BRIEF: Your task is to output all the records below, word for word.

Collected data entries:
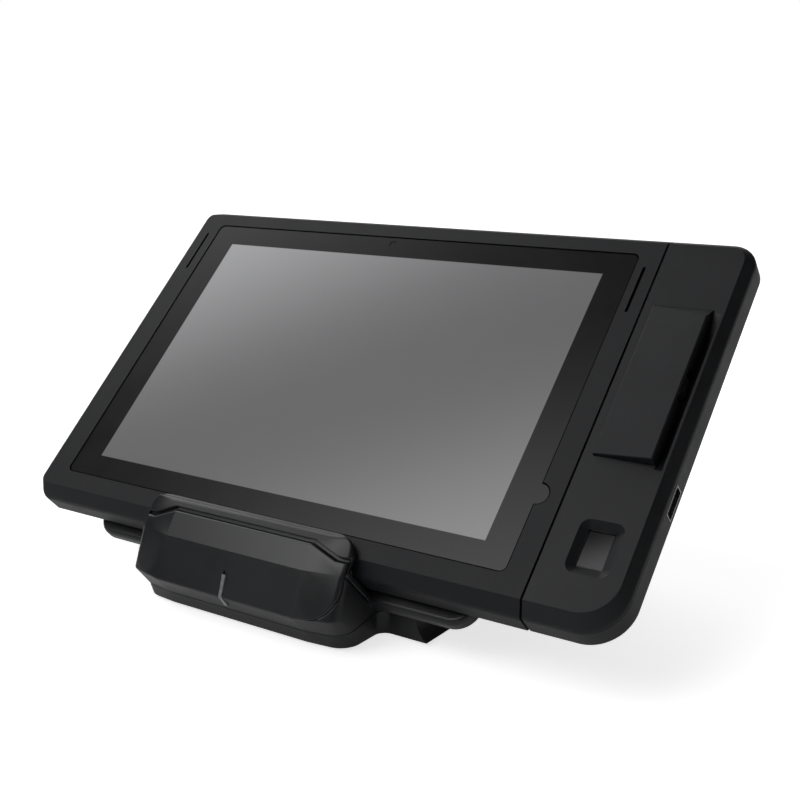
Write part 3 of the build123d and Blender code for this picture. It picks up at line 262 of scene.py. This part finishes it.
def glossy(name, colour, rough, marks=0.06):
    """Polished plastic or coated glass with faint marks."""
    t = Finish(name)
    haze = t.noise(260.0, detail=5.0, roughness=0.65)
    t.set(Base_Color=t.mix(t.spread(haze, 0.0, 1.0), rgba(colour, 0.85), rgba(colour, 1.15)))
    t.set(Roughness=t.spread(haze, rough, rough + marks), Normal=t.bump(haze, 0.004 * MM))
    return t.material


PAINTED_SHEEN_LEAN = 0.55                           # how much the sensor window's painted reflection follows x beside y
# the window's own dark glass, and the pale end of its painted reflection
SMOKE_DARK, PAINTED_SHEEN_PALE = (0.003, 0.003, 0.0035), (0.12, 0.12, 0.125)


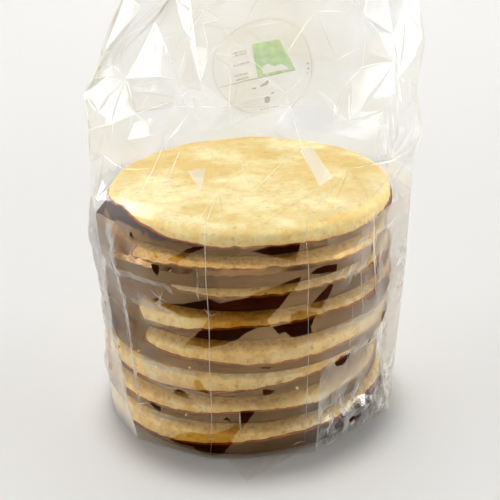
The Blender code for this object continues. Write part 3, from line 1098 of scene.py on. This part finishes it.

REPLY:
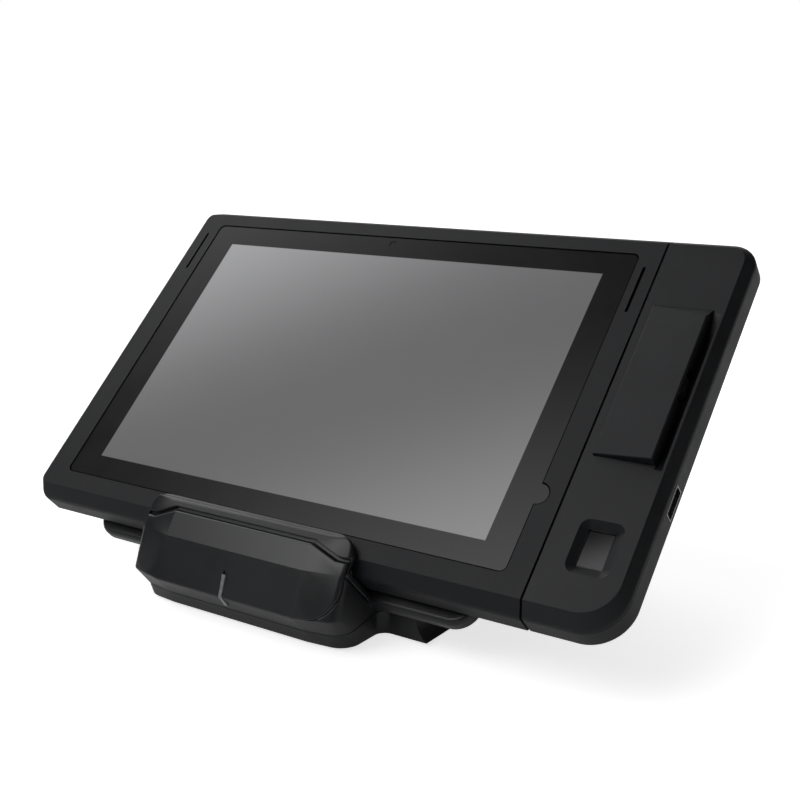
Write part 3 of the build123d and Blender code for this picture. It picks up at line 262 of scene.py. This part finishes it.
def glossy(name, colour, rough, marks=0.06):
    """Polished plastic or coated glass with faint marks."""
    t = Finish(name)
    haze = t.noise(260.0, detail=5.0, roughness=0.65)
    t.set(Base_Color=t.mix(t.spread(haze, 0.0, 1.0), rgba(colour, 0.85), rgba(colour, 1.15)))
    t.set(Roughness=t.spread(haze, rough, rough + marks), Normal=t.bump(haze, 0.004 * MM))
    return t.material


PAINTED_SHEEN_LEAN = 0.55                           # how much the sensor window's painted reflection follows x beside y
# the window's own dark glass, and the pale end of its painted reflection
SMOKE_DARK, PAINTED_SHEEN_PALE = (0.003, 0.003, 0.0035), (0.12, 0.12, 0.125)


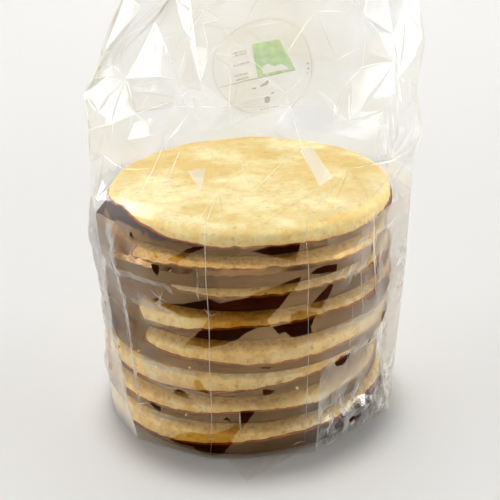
The Blender code for this object continues. Write part 3, from line 1098 of scene.py on. This part finishes it.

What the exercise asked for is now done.